Task prompt:
Return the line containing "Reconstruct the object", the line containing "from math import cos, radians, sin, tan", and every line between them, exactly as they stand. Output nothing else.

====== Record list ======

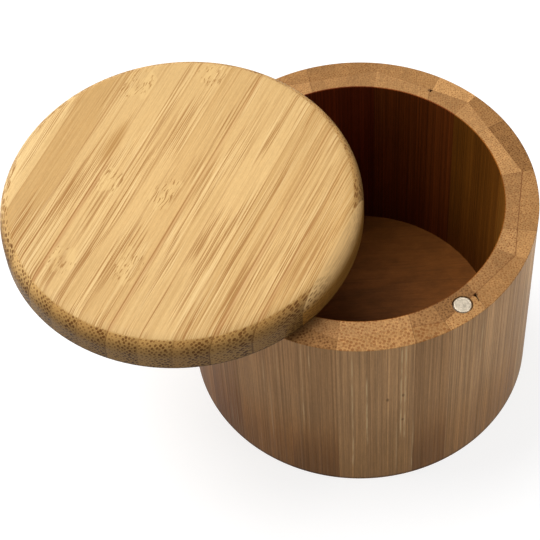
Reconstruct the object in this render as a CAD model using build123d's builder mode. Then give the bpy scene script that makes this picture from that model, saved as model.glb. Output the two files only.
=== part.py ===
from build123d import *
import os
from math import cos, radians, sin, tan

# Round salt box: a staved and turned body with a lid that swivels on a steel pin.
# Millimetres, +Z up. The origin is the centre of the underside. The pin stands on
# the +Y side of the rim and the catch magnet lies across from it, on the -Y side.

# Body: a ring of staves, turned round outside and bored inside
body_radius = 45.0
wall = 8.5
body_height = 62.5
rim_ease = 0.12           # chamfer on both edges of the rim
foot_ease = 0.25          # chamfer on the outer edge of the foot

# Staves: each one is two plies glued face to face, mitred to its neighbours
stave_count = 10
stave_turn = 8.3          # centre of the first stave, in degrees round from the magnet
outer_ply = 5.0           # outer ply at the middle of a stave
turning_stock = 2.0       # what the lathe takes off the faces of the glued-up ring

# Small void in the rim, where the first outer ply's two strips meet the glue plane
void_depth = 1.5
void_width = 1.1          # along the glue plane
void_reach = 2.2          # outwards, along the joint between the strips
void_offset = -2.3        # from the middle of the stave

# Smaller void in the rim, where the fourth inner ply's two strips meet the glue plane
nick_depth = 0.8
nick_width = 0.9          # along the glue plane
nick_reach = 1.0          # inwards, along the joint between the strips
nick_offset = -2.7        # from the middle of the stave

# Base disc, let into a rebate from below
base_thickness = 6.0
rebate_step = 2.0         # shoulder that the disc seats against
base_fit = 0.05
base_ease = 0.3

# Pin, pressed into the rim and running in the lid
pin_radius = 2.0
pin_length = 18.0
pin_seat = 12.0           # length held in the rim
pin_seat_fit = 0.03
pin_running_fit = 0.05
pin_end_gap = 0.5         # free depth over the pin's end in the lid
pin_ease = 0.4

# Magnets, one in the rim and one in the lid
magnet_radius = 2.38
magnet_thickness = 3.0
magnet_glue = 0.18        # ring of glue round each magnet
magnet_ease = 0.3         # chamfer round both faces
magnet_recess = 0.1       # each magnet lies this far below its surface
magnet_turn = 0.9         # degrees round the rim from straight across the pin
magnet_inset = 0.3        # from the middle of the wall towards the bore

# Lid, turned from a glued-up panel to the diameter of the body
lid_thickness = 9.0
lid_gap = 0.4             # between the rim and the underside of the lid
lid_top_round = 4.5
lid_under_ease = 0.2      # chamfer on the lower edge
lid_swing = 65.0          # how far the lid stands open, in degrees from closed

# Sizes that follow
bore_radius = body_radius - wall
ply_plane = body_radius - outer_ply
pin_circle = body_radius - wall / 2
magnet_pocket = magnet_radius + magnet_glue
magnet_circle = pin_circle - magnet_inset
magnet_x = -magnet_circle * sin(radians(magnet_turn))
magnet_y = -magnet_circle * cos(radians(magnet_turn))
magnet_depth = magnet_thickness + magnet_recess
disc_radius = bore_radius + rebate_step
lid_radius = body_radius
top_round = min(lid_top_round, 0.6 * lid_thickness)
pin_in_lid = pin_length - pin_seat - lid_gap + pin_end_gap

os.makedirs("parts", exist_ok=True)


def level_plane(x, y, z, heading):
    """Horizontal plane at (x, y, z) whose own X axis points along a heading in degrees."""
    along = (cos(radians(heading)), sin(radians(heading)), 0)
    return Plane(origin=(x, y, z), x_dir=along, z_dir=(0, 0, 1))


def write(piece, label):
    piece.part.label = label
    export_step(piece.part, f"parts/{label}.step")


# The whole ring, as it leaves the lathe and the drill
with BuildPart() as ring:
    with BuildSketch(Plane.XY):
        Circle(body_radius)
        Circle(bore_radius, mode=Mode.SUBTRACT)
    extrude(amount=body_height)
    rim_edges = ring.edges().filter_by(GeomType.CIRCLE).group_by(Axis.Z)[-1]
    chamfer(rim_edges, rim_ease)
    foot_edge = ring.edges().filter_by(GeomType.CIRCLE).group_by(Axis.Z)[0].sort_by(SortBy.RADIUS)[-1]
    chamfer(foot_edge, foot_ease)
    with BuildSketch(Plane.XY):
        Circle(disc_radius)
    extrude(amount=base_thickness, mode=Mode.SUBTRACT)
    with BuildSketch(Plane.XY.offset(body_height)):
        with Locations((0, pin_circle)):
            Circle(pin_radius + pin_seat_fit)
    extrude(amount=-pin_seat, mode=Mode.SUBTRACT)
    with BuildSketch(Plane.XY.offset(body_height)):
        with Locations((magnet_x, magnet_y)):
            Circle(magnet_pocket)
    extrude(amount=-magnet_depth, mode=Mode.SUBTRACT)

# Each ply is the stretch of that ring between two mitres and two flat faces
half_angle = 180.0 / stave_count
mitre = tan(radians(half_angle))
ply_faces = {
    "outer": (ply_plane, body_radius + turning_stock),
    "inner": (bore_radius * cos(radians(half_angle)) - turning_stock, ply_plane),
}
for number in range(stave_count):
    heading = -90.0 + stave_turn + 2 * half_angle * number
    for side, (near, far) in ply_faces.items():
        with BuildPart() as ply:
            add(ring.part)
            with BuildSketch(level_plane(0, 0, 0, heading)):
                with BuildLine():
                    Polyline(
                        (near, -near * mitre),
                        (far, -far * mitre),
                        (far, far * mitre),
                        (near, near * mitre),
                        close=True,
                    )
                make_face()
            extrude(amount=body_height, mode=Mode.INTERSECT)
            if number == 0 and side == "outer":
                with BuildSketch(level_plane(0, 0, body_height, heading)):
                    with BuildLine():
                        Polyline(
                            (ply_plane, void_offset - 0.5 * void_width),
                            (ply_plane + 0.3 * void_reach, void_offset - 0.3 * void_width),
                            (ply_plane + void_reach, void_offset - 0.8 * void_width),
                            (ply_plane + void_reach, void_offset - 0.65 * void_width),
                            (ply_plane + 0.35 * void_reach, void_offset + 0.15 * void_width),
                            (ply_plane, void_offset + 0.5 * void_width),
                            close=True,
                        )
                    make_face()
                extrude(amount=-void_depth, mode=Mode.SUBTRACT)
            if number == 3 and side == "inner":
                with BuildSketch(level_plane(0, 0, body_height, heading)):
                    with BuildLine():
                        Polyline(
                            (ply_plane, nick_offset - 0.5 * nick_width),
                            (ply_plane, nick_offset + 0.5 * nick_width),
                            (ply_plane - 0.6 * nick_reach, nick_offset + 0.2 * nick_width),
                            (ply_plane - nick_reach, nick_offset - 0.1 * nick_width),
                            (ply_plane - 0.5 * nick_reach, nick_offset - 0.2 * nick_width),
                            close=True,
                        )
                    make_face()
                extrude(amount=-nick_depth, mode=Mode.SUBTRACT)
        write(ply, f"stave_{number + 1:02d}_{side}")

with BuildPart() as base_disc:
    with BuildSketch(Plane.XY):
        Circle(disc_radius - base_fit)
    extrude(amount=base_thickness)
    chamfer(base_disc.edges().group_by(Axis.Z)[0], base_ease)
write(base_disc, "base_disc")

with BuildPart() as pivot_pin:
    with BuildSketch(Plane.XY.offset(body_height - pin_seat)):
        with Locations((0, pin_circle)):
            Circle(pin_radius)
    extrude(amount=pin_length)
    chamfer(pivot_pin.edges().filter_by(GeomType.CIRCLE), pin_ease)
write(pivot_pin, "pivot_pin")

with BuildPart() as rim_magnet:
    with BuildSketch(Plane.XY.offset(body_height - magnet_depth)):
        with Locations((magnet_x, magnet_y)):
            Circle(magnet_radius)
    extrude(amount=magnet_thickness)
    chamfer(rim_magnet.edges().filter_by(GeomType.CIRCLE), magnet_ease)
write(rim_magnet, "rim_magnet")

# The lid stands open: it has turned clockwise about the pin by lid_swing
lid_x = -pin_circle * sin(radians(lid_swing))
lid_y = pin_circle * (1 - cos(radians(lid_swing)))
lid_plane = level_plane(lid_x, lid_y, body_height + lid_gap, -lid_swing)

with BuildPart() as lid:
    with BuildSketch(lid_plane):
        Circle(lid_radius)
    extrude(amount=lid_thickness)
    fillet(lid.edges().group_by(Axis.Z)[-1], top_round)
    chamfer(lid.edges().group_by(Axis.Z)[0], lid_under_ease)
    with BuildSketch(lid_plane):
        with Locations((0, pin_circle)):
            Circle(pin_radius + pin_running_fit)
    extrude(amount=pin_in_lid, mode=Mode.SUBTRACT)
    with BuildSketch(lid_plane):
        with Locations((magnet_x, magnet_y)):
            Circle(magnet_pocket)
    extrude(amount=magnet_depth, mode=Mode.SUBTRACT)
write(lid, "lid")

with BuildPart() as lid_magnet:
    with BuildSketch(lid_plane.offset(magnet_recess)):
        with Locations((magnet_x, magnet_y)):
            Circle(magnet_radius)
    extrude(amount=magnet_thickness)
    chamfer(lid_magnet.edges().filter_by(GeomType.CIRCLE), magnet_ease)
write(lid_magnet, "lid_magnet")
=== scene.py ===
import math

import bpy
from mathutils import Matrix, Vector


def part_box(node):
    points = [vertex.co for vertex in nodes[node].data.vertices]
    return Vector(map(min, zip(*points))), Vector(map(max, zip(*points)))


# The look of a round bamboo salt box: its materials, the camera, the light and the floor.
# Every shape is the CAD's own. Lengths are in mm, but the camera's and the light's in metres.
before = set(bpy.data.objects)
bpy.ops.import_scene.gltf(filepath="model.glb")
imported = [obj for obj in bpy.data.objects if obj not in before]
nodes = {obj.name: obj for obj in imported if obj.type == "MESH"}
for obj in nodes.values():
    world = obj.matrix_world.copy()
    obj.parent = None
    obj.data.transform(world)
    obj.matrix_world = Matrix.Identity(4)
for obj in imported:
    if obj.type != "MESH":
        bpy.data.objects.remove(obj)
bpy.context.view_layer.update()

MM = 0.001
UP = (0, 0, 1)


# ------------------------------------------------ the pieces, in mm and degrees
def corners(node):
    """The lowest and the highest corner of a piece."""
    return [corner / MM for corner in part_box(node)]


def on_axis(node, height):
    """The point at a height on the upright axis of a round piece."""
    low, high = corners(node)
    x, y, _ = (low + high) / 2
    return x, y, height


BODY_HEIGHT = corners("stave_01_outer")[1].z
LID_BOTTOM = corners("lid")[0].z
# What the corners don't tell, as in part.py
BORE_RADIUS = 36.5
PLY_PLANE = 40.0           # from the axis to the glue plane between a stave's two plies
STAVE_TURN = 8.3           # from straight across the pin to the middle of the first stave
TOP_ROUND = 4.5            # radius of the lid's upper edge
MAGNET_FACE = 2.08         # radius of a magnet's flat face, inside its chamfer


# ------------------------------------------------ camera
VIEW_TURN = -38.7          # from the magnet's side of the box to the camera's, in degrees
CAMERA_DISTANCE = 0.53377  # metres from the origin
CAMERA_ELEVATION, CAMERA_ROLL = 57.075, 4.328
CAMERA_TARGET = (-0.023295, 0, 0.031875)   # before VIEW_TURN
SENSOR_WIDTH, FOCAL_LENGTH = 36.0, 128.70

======
====== Record list ======

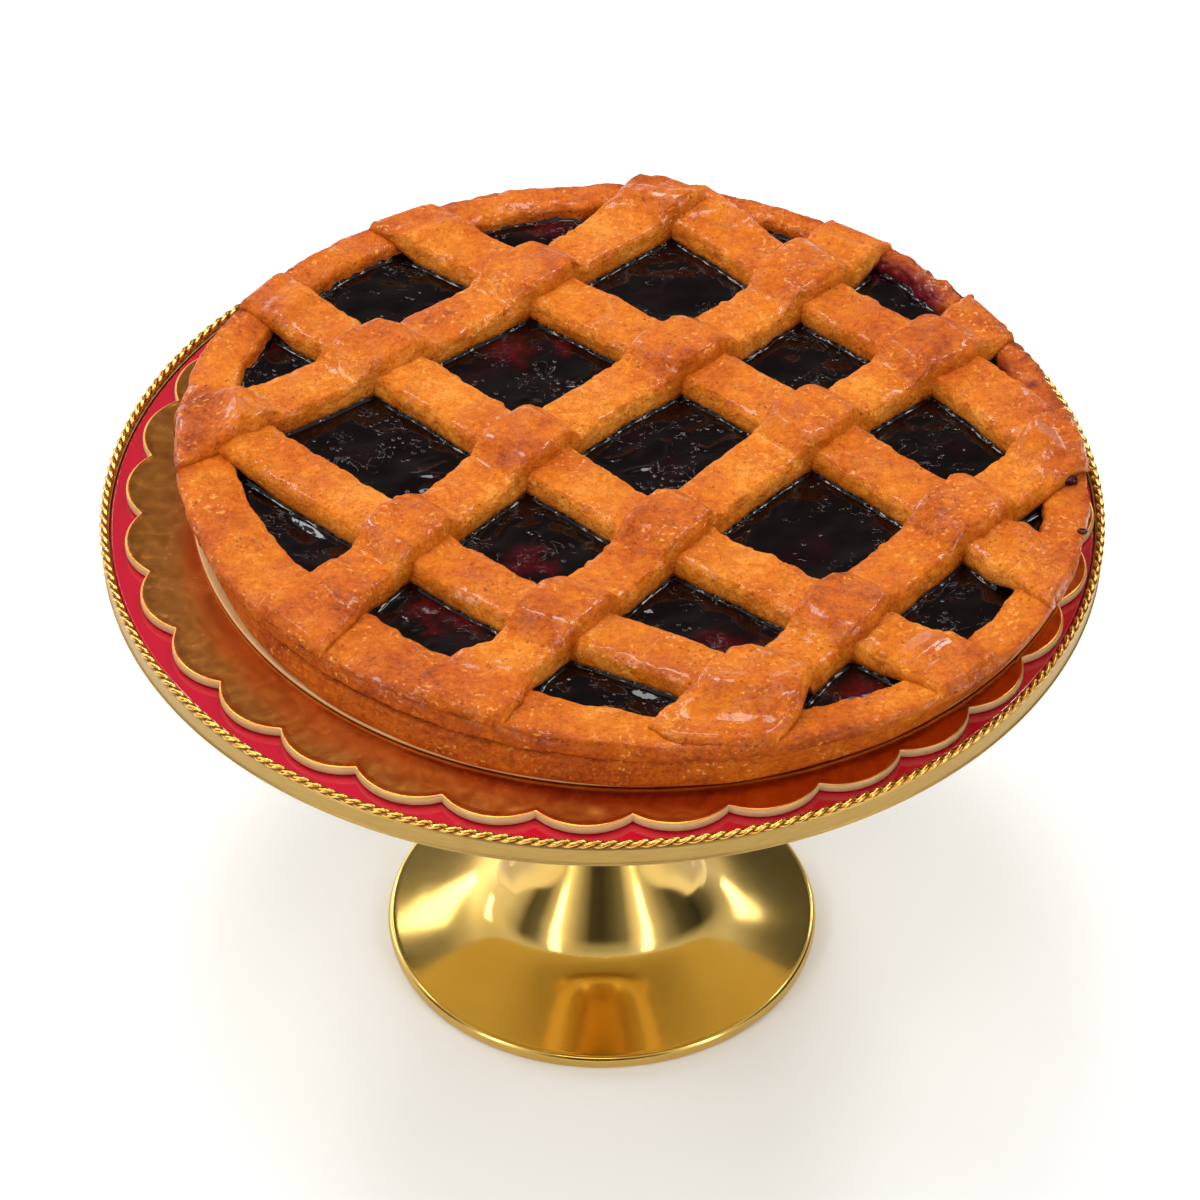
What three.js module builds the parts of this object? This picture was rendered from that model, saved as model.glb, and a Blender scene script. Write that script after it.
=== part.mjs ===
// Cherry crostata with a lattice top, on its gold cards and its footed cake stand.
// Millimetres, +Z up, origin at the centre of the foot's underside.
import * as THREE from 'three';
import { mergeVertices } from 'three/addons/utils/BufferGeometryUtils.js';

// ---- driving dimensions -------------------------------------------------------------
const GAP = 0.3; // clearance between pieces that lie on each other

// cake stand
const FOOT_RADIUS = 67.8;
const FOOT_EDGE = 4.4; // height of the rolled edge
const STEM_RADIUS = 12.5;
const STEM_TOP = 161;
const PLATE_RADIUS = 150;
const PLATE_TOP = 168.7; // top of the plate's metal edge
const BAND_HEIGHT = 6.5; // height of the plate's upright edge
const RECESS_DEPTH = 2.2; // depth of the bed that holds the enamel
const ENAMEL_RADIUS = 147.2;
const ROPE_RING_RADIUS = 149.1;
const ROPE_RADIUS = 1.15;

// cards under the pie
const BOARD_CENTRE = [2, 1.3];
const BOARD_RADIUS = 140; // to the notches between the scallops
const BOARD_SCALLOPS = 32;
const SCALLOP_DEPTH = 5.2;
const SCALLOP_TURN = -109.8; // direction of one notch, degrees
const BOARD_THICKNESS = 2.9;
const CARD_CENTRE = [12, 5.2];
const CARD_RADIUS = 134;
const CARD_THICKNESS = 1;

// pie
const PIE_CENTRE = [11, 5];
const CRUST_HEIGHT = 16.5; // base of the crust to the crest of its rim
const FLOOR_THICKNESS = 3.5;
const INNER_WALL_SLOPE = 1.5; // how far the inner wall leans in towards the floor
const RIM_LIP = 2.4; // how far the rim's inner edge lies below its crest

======

Solution to the problem:
Reconstruct the object in this render as a CAD model using build123d's builder mode. Then give the bpy scene script that makes this picture from that model, saved as model.glb. Output the two files only.
=== part.py ===
from build123d import *
import os
from math import cos, radians, sin, tan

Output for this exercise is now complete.